I think I understand what Scott means, but I can’t help wondering if he’s expecting too much from law school. Is it even possible for academia to teach the things that Gideon is talking about? Or would a better subtitle for Scott’s post be “Training Lawyers is Beyond Us”?
I don’t know anything about lawyering, so I’m going out on a limb here, but based on my own experience as a Computer Science graduate and software developer, I don’t think universities can teach a lot of practical job skills.
When I got my CS degrees, I learned a lot of foundational computer science like data structures, analysis of algorithms, discrete structures, and language theory. I also learned some more practical subjects such as computer graphics, database design, networking protocols, and a smattering of computer languages.
What I didn’t learn, however, were the practical skills of a working programmer. Things like:
- Working with a team of engineers, software developers, and contract lawyers to write a 300-page proposal for a $5,000,000 project.
- Gathering software requirements from end users who aren’t sure what the software should do—or disagree about the requirements they are sure of—but absolutely know it has to be finished by the third quarter.
- Breaking down a large software project into parts that can be built by team members and then integrated into a working system.
- The Iron Triangle of project management: Schedule, budget, scope. Pick any two.
- Creating a directory tree to hold all the parts of a software system and writing scripts to build the whole system on demand.
- Using tools to track and manage bug reports, change requests, and the code itself.
- Deciding when to freeze requirements, tools, and changes to make a release deadline.
- Staging code changes into a working production environment.
- Remembering to keep copies of every development tool you use, so the that you can find them all again when the software suddenly need maintenance five years later.
- Integrating the latest hot technology into a 250,000-line code base that began life a quarter century ago.
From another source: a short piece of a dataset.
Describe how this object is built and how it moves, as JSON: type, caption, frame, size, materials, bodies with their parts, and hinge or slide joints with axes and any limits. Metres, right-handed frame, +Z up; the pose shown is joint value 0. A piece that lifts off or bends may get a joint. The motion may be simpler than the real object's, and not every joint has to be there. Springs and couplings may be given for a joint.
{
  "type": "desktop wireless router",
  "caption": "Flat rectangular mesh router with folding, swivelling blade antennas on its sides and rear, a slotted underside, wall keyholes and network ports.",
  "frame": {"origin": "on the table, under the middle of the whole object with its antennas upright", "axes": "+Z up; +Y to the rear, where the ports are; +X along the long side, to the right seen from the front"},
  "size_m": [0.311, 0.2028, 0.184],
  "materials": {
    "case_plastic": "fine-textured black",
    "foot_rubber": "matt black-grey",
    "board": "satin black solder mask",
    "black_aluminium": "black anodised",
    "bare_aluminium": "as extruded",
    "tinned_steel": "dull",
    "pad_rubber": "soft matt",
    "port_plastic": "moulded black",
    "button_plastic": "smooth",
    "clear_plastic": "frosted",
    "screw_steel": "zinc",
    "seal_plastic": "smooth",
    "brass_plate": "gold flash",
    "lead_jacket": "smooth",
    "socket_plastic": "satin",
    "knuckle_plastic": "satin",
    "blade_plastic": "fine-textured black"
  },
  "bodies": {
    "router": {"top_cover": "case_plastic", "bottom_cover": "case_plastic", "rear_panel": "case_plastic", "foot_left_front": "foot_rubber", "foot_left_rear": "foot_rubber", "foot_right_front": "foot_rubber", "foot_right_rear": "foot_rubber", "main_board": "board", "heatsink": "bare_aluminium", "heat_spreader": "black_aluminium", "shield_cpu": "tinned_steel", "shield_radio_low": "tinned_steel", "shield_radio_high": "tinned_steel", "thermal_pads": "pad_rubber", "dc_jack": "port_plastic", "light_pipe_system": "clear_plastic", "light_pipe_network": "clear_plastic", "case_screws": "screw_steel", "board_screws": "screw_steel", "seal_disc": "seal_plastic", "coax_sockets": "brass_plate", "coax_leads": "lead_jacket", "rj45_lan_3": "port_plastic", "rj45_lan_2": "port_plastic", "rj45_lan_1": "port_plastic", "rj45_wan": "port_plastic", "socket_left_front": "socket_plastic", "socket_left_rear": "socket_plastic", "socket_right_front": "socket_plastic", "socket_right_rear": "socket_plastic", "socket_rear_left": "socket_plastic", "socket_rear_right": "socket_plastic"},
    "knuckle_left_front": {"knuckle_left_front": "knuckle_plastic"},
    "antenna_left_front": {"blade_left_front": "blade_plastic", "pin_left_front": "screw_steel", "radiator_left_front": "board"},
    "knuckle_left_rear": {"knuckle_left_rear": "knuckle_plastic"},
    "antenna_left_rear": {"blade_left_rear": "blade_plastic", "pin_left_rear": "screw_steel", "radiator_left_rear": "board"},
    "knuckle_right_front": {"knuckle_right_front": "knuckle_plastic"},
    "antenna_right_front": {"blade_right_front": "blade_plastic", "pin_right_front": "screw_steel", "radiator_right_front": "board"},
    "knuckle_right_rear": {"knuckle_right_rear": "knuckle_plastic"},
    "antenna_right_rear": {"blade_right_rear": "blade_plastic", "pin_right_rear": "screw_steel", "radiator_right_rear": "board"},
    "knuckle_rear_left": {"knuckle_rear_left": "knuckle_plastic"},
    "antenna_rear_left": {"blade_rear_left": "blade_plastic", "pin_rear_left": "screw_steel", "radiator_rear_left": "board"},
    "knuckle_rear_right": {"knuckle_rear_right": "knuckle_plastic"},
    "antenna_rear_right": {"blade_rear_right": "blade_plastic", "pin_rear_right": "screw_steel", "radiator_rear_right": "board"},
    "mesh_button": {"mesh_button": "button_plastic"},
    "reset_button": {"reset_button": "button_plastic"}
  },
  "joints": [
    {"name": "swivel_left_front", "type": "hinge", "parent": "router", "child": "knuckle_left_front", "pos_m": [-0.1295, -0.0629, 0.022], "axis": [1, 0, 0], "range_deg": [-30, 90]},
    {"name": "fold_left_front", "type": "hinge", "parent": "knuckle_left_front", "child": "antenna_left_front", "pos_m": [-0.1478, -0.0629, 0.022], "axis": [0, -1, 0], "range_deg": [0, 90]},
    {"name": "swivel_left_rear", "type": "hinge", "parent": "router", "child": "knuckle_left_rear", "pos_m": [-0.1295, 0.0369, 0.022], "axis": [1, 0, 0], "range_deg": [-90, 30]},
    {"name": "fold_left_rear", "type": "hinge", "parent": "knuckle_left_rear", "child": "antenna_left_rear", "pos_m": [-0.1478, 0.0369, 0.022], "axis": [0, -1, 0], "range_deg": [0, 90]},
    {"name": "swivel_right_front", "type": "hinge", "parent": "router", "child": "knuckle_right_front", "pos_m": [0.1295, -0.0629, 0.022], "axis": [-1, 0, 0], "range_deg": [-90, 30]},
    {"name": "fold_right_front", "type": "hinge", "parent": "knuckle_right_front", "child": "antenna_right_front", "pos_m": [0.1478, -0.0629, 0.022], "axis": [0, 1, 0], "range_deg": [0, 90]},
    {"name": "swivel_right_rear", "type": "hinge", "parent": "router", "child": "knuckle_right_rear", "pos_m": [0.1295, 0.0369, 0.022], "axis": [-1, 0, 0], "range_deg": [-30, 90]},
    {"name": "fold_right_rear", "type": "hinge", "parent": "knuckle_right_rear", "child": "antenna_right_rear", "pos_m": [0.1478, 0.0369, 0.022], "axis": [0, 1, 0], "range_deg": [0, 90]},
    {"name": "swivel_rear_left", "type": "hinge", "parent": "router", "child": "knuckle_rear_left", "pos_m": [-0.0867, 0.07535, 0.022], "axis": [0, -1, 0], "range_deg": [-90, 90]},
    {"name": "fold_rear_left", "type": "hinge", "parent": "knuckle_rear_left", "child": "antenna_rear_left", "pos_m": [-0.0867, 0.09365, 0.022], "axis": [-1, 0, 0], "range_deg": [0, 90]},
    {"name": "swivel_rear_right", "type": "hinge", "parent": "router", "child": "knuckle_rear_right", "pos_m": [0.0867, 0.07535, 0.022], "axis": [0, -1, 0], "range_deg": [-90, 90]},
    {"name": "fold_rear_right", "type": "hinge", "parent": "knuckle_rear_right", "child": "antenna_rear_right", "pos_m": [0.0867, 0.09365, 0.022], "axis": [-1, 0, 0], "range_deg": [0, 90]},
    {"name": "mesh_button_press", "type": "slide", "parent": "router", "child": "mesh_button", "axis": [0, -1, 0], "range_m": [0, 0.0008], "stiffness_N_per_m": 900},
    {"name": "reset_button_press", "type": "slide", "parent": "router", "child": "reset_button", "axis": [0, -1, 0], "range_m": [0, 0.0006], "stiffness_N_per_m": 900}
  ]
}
- Providing support, over the phone, to a $1000/day technician at a customer site nine timezones away.
There are a couple of these items that have been added to Computer Science curriculums since I was at school, but most of this stuff cannot realistically be taught in a classroom. You learn a lot of this stuff simply by doing it—find a professor who’s running a software project, join a team doing open source development, get a job.
I imagine the same thing is true for law school. There’s lots of stuff it can never teach you, and it’s unrealistic to expect it to do so.
Finally, when Papke writes about the pressure to “cave in to demands of that sort from the ABA and assorted study commissions” it sounds a lot like a problem faced by many Computer Science departments: The companies that hire graduating students want universities to teach them the latest hot technology, whatever it is.
In other words, they want the schools to function as their training department. But there are better ways to meet that kind of short-term need than with a university curriculum.
It is here that I think Scott and Gideon should be careful what they wish for, because if law schools become more responsive to the needs of practicing lawyers, they won’t be responding to the needs of criminal lawyers and other solo practitioners. They’ll be responding to the needs of Biglaw, and they’ll be grinding out students who are experts at document review, business law, and probably, these days, bankruptcy.